Gather all lines in the data that hold the string "joints".

[start DATA EXTRACT]

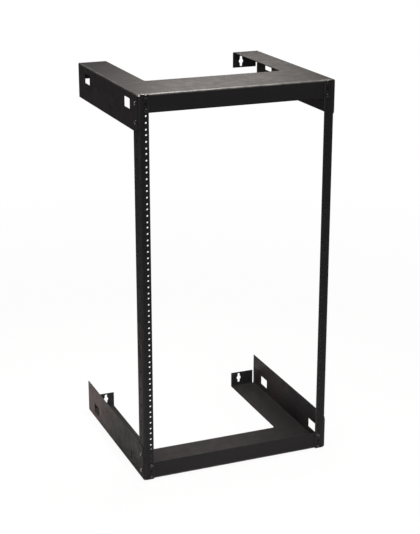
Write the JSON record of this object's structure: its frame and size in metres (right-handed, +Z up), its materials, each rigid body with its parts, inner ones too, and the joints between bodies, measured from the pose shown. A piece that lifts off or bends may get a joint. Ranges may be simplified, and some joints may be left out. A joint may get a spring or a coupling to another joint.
{
  "type": "wall mount rack",
  "caption": "Open 19-inch rack for a wall: two folded U-shaped steel brackets with keyhole tabs, joined by two drilled angle posts that carry rack equipment.",
  "frame": {"origin": "on the wall plane, at the centre of the four keyholes: halfway across and halfway up the rack", "axes": "+Y goes into the wall and -Y is the room side, +Z is up, +X is to the right for someone who faces the rack"},
  "size_m": [0.512, 0.4604, 0.978],
  "materials": {
    "bracket_powder_coat": "black powder coat, fine texture, satin",
    "post_powder_coat": "black powder coat, fine texture, satin",
    "screw_black_oxide": "black oxide steel, semi-gloss",
    "nut_black_zinc": "black zinc plated steel, semi-gloss"
  },
  "bodies": {
    "root": {"top_bracket": "bracket_powder_coat", "bottom_bracket": "bracket_powder_coat", "left_post": "post_powder_coat", "right_post": "post_powder_coat", "top_left_side_screw_1": "screw_black_oxide", "top_left_side_nut_1": "nut_black_zinc", "top_left_front_screw_1": "screw_black_oxide", "top_left_side_screw_2": "screw_black_oxide", "top_left_side_nut_2": "nut_black_zinc", "top_left_front_screw_2": "screw_black_oxide", "top_right_side_screw_1": "screw_black_oxide", "top_right_side_nut_1": "nut_black_zinc", "top_right_front_screw_1": "screw_black_oxide", "top_right_side_screw_2": "screw_black_oxide", "top_right_side_nut_2": "nut_black_zinc", "top_right_front_screw_2": "screw_black_oxide", "bottom_left_side_screw_1": "screw_black_oxide", "bottom_left_side_nut_1": "nut_black_zinc", "bottom_left_front_screw_1": "screw_black_oxide", "bottom_left_side_screw_2": "screw_black_oxide", "bottom_left_side_nut_2": "nut_black_zinc", "bottom_left_front_screw_2": "screw_black_oxide", "bottom_right_side_screw_1": "screw_black_oxide", "bottom_right_side_nut_1": "nut_black_zinc", "bottom_right_front_screw_1": "screw_black_oxide", "bottom_right_side_screw_2": "screw_black_oxide", "bottom_right_side_nut_2": "nut_black_zinc", "bottom_right_front_screw_2": "screw_black_oxide"}
  },
  "joints": []
}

[end DATA EXTRACT]

### ANSWER FOR THIS EXERCISE
Write the JSON record of this object's structure: its frame and size in metres (right-handed, +Z up), its materials, each rigid body with its parts, inner ones too, and the joints between bodies, measured from the pose shown. A piece that lifts off or bends may get a joint. Ranges may be simplified, and some joints may be left out. A joint may get a spring or a coupling to another joint.
  "joints": []